Building Organisational Muscle for Concentrated Strategic Work
The transition from two-day to half-day offsites is not merely a scheduling change—it requires building new organisational capabilities. Pre-work discipline, decision-ready framing, commitment documentation, and tempo maintenance are skills that leadership teams develop over two to three cycles. The first half-day offsite is typically 60% as effective as an equivalent two-day session; by the third cycle, it is 120% as effective because the team has learned to think strategically in compressed time.
This capability—concentrated strategic thinking—transfers beyond the offsite into regular leadership meetings. Teams that master the half-day offsite format consistently report that their weekly leadership meetings become shorter and more decisive. The habits of preparation, structured decision-making, and commitment documentation propagate throughout the operating rhythm. Companies that align daily operations with strategy see 50% higher employee engagement; the half-day offsite is the training ground where that alignment is learned.

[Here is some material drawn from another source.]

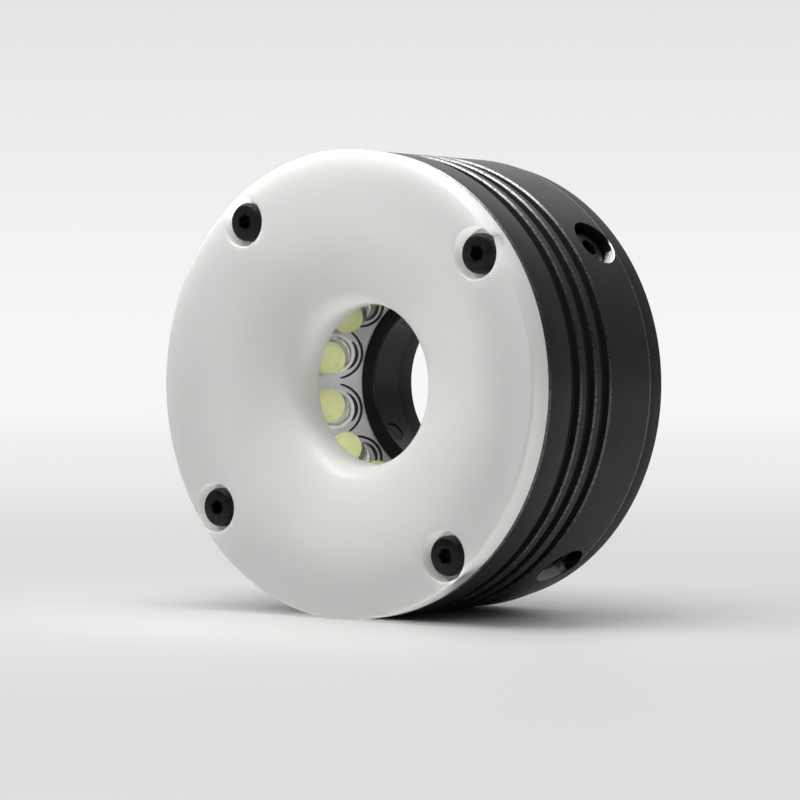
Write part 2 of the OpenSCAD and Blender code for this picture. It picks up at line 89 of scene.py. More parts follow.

Porter's insight that effective strategy requires saying no to good opportunities to focus on great ones finds its practical expression in the half-day format. The time constraint itself becomes a strategic tool: when you have only four hours, you cannot afford to discuss fifteen initiatives. The format forces the discipline of focus that most leadership teams intellectually endorse but behaviourally resist. First-mover advantage holds in only 15% of markets—execution quality matters more. The half-day offsite builds the execution discipline that creates sustainable competitive advantage.
Key Takeaway
A half-day strategic offsite with proper pre-work, decision-focused facilitation, and commitment architecture produces clearer outcomes than traditional two-day retreats. The time constraint forces the strategic discipline—preparation, focus, and decisive commitment—that longer formats allow teams to avoid.